[DATASET ROWS]
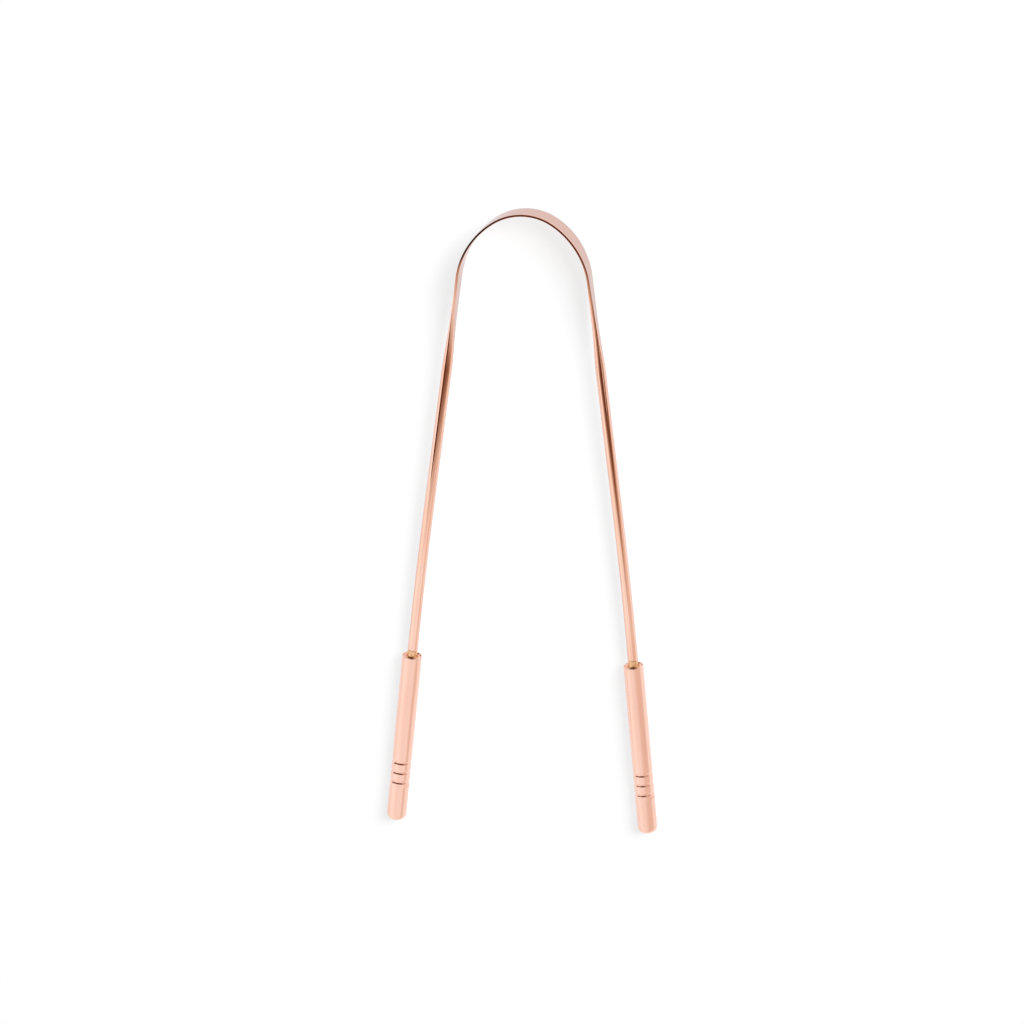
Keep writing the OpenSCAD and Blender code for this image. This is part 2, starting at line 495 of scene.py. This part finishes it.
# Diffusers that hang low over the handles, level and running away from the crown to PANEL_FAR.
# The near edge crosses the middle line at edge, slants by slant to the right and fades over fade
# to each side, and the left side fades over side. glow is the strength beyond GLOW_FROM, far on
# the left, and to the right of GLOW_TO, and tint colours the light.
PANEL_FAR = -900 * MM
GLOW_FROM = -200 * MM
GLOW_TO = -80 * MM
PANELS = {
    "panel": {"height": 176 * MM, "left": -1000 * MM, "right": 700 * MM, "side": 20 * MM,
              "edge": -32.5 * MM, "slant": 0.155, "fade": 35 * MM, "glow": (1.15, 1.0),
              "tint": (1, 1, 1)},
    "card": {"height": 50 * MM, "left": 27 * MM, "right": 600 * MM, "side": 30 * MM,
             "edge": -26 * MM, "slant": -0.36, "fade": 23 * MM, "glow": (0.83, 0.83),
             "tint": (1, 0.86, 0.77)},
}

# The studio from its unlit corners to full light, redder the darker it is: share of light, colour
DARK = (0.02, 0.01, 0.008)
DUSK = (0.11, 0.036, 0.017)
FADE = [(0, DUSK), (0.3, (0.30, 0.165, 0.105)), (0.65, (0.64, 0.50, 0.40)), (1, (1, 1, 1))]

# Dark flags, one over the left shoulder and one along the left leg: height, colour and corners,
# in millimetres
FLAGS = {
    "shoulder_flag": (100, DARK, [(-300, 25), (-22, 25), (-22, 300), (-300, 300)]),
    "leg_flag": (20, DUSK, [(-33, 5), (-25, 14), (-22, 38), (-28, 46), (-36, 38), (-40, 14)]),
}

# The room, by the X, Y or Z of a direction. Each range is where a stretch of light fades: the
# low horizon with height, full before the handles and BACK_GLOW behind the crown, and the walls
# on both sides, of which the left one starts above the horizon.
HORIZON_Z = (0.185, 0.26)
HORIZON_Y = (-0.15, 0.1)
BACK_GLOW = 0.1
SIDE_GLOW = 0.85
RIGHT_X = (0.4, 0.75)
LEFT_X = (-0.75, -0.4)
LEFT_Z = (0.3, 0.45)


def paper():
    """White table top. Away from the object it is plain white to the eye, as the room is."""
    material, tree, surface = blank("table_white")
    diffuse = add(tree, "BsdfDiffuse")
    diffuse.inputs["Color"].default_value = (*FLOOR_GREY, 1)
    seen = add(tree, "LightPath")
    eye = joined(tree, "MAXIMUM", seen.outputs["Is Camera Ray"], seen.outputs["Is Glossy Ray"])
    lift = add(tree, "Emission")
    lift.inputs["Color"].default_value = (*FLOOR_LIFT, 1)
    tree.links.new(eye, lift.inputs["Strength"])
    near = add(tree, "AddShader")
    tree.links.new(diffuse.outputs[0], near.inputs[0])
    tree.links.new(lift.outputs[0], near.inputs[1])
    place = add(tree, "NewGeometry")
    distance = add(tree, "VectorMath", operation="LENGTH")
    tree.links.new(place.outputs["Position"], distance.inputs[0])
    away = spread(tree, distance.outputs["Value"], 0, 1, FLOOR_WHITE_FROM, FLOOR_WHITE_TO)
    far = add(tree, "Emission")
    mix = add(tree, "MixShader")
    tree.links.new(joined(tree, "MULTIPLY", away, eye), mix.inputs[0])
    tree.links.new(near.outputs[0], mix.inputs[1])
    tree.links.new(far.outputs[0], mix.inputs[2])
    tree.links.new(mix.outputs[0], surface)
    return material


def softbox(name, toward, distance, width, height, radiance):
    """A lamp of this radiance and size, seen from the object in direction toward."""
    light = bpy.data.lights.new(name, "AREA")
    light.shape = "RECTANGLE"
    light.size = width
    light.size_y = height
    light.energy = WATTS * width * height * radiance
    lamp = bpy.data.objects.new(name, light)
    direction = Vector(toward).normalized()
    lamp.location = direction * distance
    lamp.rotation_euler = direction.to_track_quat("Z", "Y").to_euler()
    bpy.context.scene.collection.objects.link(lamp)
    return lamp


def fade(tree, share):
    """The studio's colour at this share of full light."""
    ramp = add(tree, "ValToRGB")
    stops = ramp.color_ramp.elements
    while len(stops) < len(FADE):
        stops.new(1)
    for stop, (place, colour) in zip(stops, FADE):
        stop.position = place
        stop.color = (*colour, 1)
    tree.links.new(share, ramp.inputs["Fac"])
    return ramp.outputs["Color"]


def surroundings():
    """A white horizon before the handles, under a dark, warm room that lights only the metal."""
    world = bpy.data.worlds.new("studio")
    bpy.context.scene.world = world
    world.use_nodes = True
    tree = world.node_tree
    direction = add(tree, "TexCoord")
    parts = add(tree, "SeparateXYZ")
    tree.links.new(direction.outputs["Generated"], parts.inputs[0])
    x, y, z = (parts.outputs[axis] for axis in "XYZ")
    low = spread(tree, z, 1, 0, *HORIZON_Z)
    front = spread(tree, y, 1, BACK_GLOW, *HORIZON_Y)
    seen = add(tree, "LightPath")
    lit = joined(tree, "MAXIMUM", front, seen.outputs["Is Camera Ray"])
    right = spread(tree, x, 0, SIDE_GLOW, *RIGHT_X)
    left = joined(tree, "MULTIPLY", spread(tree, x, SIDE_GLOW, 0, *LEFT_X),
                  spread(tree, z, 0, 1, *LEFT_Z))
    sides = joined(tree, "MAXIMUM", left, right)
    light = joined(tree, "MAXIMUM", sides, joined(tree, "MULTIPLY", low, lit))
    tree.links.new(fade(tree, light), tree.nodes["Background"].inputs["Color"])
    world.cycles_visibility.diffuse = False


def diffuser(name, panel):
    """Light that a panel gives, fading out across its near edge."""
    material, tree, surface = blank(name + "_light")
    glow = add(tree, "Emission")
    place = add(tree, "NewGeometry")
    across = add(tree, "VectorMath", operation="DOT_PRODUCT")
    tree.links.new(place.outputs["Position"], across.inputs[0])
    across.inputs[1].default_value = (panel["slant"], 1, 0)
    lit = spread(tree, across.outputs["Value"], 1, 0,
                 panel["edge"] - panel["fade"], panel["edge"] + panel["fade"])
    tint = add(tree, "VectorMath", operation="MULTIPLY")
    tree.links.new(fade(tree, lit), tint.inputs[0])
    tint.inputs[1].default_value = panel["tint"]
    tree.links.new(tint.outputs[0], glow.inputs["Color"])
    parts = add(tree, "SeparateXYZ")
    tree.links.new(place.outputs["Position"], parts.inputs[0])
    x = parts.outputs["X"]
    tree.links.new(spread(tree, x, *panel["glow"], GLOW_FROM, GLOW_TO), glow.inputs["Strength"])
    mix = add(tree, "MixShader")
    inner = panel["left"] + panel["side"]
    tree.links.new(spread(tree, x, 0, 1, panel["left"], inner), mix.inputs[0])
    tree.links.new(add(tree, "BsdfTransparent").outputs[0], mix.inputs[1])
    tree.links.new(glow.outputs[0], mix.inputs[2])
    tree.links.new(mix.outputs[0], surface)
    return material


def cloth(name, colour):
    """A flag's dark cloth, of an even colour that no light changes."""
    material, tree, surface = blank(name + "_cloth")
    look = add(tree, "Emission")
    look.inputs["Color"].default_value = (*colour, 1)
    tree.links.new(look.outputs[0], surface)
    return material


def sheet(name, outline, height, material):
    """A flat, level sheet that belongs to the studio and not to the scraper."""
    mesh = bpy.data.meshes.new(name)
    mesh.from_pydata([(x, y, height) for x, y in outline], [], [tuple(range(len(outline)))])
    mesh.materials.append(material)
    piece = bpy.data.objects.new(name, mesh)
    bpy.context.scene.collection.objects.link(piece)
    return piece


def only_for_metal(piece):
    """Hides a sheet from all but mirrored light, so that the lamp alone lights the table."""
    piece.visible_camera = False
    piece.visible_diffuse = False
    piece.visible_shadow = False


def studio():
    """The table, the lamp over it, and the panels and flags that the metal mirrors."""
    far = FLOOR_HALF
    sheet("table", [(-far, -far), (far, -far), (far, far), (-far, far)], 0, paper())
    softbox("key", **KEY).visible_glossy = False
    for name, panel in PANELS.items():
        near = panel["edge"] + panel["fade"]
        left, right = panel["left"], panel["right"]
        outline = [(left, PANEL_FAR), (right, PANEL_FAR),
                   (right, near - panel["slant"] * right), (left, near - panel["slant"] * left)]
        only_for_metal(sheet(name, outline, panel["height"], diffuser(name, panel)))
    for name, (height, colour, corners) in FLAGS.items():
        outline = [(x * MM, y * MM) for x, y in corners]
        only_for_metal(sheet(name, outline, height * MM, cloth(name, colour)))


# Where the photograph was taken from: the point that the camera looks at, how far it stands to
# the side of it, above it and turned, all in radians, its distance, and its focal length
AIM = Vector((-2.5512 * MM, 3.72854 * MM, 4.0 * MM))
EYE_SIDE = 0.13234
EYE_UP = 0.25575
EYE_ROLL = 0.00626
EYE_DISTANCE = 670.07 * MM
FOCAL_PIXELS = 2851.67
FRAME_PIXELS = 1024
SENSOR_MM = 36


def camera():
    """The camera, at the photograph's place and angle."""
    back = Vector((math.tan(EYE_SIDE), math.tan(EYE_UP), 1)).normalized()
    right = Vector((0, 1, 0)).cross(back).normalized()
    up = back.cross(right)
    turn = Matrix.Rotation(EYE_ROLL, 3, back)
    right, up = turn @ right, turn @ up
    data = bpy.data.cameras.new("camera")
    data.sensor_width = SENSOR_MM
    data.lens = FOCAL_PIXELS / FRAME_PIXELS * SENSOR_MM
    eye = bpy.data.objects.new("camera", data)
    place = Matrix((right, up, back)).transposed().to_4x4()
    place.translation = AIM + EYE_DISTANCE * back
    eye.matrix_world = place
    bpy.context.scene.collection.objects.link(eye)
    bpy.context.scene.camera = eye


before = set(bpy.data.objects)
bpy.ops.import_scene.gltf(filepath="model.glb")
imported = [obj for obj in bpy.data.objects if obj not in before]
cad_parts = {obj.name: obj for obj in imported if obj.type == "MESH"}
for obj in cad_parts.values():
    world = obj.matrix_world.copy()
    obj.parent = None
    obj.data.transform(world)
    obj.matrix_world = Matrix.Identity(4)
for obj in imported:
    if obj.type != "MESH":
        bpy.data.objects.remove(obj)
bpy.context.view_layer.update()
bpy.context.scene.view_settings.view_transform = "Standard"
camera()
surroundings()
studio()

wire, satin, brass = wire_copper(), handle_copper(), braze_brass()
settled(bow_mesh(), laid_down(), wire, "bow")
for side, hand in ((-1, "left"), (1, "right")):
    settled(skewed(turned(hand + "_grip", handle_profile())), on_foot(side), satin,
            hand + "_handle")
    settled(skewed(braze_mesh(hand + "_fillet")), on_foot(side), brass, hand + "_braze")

---

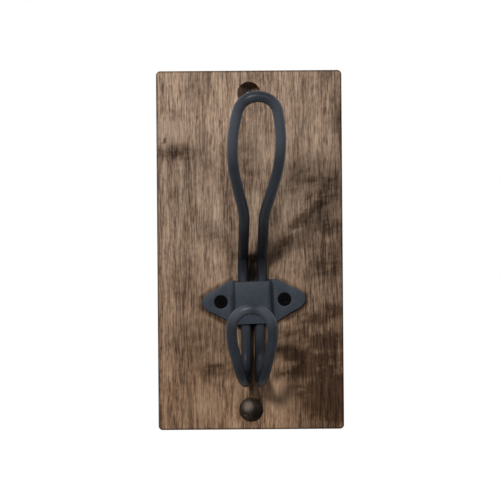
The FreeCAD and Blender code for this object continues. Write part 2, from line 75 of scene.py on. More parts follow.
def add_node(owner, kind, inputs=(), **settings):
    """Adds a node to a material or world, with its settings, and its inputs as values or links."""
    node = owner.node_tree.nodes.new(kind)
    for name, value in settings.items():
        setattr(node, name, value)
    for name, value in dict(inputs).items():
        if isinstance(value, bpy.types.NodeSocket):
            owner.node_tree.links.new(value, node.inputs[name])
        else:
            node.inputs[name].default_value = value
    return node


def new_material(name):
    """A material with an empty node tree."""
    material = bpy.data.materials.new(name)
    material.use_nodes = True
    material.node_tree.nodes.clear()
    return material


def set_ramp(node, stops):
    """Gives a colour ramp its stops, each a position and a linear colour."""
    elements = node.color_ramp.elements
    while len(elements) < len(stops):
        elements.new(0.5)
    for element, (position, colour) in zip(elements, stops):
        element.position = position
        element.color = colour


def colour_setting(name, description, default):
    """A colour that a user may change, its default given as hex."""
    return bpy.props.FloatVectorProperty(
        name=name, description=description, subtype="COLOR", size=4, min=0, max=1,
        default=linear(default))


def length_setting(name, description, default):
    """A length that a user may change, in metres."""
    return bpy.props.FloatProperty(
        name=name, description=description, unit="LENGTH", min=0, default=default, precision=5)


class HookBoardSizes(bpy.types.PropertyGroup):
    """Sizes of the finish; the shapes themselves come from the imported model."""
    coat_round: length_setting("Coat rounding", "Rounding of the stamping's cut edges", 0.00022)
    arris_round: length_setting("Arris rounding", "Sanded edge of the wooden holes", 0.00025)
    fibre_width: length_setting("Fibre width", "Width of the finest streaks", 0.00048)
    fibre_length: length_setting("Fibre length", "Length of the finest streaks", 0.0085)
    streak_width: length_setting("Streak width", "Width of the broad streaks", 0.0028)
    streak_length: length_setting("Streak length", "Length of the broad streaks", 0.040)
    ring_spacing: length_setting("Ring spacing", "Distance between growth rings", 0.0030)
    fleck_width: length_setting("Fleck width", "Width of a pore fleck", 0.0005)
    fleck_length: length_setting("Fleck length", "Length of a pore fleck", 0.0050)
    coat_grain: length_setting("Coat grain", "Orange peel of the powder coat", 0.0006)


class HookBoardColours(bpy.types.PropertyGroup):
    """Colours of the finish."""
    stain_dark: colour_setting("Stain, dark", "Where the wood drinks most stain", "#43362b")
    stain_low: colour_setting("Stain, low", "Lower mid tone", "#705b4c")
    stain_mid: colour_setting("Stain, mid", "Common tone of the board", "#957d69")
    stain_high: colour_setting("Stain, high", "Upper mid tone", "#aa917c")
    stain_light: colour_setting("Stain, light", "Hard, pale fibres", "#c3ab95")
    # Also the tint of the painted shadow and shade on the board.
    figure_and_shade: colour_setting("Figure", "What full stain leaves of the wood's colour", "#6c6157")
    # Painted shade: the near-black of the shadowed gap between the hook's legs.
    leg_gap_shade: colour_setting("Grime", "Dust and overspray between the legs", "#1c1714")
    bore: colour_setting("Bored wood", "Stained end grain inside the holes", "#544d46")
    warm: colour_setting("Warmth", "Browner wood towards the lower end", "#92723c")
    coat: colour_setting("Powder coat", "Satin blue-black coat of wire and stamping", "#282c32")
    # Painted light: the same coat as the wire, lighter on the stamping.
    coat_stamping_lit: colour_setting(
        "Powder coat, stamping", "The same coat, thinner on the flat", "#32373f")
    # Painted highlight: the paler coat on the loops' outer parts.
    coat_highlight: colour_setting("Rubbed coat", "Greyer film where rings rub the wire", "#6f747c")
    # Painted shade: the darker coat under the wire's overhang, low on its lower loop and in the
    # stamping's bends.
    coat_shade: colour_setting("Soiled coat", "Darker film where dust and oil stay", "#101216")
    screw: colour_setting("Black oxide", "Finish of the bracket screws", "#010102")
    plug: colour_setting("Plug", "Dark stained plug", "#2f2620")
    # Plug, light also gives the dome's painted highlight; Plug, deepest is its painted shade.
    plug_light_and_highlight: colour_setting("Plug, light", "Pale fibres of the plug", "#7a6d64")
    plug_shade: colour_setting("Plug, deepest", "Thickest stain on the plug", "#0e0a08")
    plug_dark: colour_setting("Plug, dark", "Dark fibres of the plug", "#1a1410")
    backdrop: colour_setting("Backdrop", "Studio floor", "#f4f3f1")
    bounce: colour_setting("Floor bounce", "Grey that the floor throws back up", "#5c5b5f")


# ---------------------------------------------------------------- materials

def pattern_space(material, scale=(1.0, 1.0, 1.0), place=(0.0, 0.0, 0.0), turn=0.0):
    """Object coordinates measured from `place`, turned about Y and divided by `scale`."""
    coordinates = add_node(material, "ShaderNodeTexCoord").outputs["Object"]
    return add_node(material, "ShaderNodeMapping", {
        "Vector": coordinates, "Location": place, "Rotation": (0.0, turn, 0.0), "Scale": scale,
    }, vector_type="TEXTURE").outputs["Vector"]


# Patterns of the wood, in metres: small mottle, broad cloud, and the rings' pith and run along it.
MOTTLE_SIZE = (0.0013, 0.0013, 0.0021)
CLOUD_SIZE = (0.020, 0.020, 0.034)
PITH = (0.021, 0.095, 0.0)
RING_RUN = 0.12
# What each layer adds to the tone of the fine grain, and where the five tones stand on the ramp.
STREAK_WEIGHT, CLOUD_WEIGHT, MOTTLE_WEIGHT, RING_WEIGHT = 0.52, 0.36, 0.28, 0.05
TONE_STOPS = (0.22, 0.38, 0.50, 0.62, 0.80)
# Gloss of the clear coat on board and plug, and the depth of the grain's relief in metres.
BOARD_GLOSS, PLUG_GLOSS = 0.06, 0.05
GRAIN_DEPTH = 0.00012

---

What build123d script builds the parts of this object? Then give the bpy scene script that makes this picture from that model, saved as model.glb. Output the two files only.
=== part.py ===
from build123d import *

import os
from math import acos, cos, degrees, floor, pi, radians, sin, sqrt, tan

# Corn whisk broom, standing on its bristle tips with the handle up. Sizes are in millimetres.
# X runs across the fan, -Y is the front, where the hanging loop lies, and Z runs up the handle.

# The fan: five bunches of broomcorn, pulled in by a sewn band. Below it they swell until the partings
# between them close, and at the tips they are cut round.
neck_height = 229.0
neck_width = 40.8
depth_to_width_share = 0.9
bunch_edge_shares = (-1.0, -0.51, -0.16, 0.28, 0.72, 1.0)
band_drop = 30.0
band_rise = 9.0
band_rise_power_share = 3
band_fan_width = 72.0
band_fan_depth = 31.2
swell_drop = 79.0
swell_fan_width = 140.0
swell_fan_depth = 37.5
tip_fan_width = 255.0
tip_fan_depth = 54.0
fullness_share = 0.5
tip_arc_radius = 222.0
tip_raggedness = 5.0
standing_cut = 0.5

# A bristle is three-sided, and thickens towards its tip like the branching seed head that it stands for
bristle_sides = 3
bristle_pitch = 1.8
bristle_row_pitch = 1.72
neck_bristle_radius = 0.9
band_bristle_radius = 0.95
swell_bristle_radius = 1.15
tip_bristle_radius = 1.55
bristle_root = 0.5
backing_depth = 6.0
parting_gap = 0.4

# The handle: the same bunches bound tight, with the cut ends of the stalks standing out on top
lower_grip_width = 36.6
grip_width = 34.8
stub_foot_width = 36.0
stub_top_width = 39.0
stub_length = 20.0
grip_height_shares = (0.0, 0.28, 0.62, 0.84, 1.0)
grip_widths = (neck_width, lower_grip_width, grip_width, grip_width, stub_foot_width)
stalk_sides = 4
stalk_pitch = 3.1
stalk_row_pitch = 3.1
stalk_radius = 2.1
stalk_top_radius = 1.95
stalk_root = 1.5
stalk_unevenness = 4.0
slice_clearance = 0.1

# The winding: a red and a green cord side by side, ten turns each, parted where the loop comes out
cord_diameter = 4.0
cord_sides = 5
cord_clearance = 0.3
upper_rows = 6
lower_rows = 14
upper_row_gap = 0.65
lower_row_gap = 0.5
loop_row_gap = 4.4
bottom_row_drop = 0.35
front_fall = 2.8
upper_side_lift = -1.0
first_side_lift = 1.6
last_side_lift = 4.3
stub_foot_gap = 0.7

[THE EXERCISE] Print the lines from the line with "Keep writing the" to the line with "0.40)), (1, (1, 1, 1))]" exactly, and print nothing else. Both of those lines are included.

[WRITTEN RESPONSE]
Keep writing the OpenSCAD and Blender code for this image. This is part 2, starting at line 495 of scene.py. This part finishes it.
# Diffusers that hang low over the handles, level and running away from the crown to PANEL_FAR.
# The near edge crosses the middle line at edge, slants by slant to the right and fades over fade
# to each side, and the left side fades over side. glow is the strength beyond GLOW_FROM, far on
# the left, and to the right of GLOW_TO, and tint colours the light.
PANEL_FAR = -900 * MM
GLOW_FROM = -200 * MM
GLOW_TO = -80 * MM
PANELS = {
    "panel": {"height": 176 * MM, "left": -1000 * MM, "right": 700 * MM, "side": 20 * MM,
              "edge": -32.5 * MM, "slant": 0.155, "fade": 35 * MM, "glow": (1.15, 1.0),
              "tint": (1, 1, 1)},
    "card": {"height": 50 * MM, "left": 27 * MM, "right": 600 * MM, "side": 30 * MM,
             "edge": -26 * MM, "slant": -0.36, "fade": 23 * MM, "glow": (0.83, 0.83),
             "tint": (1, 0.86, 0.77)},
}

# The studio from its unlit corners to full light, redder the darker it is: share of light, colour
DARK = (0.02, 0.01, 0.008)
DUSK = (0.11, 0.036, 0.017)
FADE = [(0, DUSK), (0.3, (0.30, 0.165, 0.105)), (0.65, (0.64, 0.50, 0.40)), (1, (1, 1, 1))]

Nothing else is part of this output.